-------- DATASET EXCERPT --------

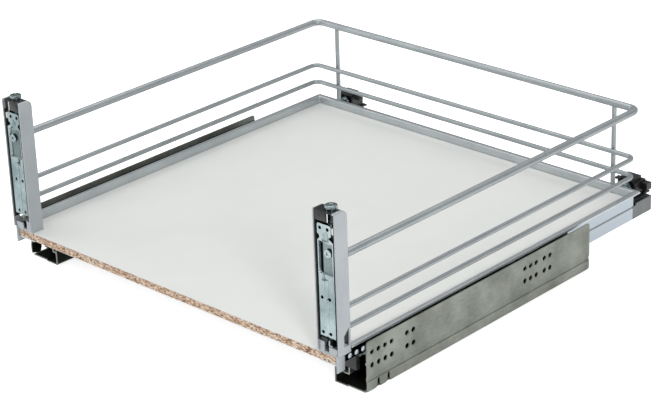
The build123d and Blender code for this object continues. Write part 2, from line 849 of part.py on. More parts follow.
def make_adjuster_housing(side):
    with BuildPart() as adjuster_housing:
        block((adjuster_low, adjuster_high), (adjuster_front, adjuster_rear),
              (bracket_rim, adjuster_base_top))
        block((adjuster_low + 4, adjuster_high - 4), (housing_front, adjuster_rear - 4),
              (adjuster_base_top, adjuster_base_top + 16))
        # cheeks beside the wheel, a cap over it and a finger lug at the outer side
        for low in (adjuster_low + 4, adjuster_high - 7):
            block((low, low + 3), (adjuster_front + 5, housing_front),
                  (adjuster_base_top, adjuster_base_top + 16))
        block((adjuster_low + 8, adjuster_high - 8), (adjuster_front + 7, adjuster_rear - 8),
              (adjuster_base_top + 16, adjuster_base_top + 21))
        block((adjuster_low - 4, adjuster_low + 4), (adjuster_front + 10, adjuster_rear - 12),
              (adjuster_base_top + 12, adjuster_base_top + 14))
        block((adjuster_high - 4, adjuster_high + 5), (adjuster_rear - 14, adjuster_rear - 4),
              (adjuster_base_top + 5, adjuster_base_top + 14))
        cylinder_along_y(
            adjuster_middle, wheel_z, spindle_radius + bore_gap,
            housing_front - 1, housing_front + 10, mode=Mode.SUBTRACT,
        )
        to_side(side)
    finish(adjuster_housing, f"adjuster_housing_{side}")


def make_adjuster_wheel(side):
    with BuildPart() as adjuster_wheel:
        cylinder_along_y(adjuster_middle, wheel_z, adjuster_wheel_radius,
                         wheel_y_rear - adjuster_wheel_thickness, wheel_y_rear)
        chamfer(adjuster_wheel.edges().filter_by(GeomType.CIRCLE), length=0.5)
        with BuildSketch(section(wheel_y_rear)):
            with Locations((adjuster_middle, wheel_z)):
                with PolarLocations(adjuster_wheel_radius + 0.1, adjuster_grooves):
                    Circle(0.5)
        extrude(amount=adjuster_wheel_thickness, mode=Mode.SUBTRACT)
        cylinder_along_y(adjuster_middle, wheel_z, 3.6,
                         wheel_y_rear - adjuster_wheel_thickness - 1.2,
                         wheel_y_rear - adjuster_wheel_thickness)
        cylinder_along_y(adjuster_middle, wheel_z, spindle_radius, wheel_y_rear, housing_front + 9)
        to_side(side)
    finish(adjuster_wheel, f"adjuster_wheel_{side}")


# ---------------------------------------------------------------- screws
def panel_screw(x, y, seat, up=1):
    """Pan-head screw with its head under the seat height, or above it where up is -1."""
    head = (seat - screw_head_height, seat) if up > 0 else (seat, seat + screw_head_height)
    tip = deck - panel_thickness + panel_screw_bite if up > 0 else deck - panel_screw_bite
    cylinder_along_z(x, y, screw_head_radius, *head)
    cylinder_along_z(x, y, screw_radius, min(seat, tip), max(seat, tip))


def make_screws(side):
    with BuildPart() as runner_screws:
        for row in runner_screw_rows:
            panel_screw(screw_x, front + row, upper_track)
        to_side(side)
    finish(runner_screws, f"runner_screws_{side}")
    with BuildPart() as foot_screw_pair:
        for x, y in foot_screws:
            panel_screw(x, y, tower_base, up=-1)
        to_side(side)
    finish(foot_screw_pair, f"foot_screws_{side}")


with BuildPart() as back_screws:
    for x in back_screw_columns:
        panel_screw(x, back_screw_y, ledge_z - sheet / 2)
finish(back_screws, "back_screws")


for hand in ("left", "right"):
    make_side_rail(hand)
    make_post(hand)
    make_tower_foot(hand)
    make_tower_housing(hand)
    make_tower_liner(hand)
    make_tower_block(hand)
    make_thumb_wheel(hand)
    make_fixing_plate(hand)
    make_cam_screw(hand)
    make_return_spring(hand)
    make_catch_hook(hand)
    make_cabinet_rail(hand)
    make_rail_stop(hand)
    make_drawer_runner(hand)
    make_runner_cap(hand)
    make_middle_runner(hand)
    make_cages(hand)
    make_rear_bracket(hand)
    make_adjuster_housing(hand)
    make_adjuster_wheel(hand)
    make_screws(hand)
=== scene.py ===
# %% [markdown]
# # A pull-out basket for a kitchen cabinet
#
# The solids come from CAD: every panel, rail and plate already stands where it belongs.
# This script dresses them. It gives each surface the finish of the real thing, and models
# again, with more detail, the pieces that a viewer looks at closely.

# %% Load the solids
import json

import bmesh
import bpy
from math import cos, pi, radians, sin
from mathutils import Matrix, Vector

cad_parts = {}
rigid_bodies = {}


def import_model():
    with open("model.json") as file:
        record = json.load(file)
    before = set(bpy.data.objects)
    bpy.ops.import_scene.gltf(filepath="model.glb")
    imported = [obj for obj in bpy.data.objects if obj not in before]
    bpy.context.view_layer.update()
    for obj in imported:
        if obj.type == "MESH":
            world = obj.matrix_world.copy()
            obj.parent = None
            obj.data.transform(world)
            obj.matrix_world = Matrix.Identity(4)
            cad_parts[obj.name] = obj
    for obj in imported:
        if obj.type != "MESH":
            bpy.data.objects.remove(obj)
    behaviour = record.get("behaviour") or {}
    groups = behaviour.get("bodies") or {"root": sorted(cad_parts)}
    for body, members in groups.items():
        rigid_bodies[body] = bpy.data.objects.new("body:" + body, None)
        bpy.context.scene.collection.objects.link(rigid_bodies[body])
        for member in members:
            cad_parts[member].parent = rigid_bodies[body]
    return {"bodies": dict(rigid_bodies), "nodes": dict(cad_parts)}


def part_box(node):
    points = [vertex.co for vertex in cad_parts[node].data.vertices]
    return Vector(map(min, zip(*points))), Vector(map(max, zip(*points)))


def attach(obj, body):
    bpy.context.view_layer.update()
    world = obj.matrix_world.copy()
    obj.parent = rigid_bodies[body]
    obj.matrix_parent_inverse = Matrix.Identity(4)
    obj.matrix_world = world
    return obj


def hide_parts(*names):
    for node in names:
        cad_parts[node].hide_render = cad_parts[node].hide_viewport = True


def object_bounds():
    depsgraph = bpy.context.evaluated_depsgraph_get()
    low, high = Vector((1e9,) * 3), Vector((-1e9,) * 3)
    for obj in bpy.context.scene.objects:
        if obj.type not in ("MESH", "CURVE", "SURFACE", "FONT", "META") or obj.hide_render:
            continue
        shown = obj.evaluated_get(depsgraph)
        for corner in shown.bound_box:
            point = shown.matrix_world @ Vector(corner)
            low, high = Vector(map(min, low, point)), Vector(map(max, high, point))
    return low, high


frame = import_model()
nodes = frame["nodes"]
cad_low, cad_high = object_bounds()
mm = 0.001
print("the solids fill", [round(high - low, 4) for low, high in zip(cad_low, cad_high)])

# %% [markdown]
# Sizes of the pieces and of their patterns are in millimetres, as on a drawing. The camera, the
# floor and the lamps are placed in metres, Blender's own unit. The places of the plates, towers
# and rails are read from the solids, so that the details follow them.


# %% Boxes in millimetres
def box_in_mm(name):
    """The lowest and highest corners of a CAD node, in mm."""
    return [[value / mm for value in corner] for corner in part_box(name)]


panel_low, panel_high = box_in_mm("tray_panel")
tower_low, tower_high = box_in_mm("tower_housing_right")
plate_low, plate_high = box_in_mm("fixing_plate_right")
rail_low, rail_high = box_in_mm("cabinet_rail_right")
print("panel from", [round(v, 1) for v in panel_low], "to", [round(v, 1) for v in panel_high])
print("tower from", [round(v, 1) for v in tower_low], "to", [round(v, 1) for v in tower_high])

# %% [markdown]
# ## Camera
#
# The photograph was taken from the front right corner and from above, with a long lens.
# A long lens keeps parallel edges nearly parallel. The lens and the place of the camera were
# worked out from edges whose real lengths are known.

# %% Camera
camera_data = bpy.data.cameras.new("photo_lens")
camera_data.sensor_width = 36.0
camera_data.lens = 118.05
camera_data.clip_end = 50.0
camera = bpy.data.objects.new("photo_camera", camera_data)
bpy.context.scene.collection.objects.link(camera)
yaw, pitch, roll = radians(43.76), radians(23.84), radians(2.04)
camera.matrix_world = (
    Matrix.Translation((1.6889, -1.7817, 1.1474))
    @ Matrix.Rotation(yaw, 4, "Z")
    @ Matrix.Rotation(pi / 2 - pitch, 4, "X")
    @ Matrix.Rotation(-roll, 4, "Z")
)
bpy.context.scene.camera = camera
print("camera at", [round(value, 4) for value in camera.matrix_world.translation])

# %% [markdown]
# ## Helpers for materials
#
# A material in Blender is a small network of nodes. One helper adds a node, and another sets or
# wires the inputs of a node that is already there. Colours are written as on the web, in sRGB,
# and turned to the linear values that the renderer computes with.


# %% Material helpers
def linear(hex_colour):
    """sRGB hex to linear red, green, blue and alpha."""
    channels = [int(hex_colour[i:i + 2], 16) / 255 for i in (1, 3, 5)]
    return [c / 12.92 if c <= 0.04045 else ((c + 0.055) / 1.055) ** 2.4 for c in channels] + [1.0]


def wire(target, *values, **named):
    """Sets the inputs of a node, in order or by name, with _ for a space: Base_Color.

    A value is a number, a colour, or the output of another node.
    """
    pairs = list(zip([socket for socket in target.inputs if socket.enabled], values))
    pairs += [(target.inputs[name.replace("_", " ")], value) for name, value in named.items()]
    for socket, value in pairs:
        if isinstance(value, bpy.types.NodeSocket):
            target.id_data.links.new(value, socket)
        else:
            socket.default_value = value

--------

WHAT THIS TASK INVOLVES =>
Extract only the lines from the line with "for hand in" through the line with "zip(*points))), Vector(map(max, zip(*points)))", keeping both end lines exactly as they are.

RESULT BELOW =>
for hand in ("left", "right"):
    make_side_rail(hand)
    make_post(hand)
    make_tower_foot(hand)
    make_tower_housing(hand)
    make_tower_liner(hand)
    make_tower_block(hand)
    make_thumb_wheel(hand)
    make_fixing_plate(hand)
    make_cam_screw(hand)
    make_return_spring(hand)
    make_catch_hook(hand)
    make_cabinet_rail(hand)
    make_rail_stop(hand)
    make_drawer_runner(hand)
    make_runner_cap(hand)
    make_middle_runner(hand)
    make_cages(hand)
    make_rear_bracket(hand)
    make_adjuster_housing(hand)
    make_adjuster_wheel(hand)
    make_screws(hand)
=== scene.py ===
# %% [markdown]
# # A pull-out basket for a kitchen cabinet
#
# The solids come from CAD: every panel, rail and plate already stands where it belongs.
# This script dresses them. It gives each surface the finish of the real thing, and models
# again, with more detail, the pieces that a viewer looks at closely.

# %% Load the solids
import json

import bmesh
import bpy
from math import cos, pi, radians, sin
from mathutils import Matrix, Vector

cad_parts = {}
rigid_bodies = {}


def import_model():
    with open("model.json") as file:
        record = json.load(file)
    before = set(bpy.data.objects)
    bpy.ops.import_scene.gltf(filepath="model.glb")
    imported = [obj for obj in bpy.data.objects if obj not in before]
    bpy.context.view_layer.update()
    for obj in imported:
        if obj.type == "MESH":
            world = obj.matrix_world.copy()
            obj.parent = None
            obj.data.transform(world)
            obj.matrix_world = Matrix.Identity(4)
            cad_parts[obj.name] = obj
    for obj in imported:
        if obj.type != "MESH":
            bpy.data.objects.remove(obj)
    behaviour = record.get("behaviour") or {}
    groups = behaviour.get("bodies") or {"root": sorted(cad_parts)}
    for body, members in groups.items():
        rigid_bodies[body] = bpy.data.objects.new("body:" + body, None)
        bpy.context.scene.collection.objects.link(rigid_bodies[body])
        for member in members:
            cad_parts[member].parent = rigid_bodies[body]
    return {"bodies": dict(rigid_bodies), "nodes": dict(cad_parts)}


def part_box(node):
    points = [vertex.co for vertex in cad_parts[node].data.vertices]
    return Vector(map(min, zip(*points))), Vector(map(max, zip(*points)))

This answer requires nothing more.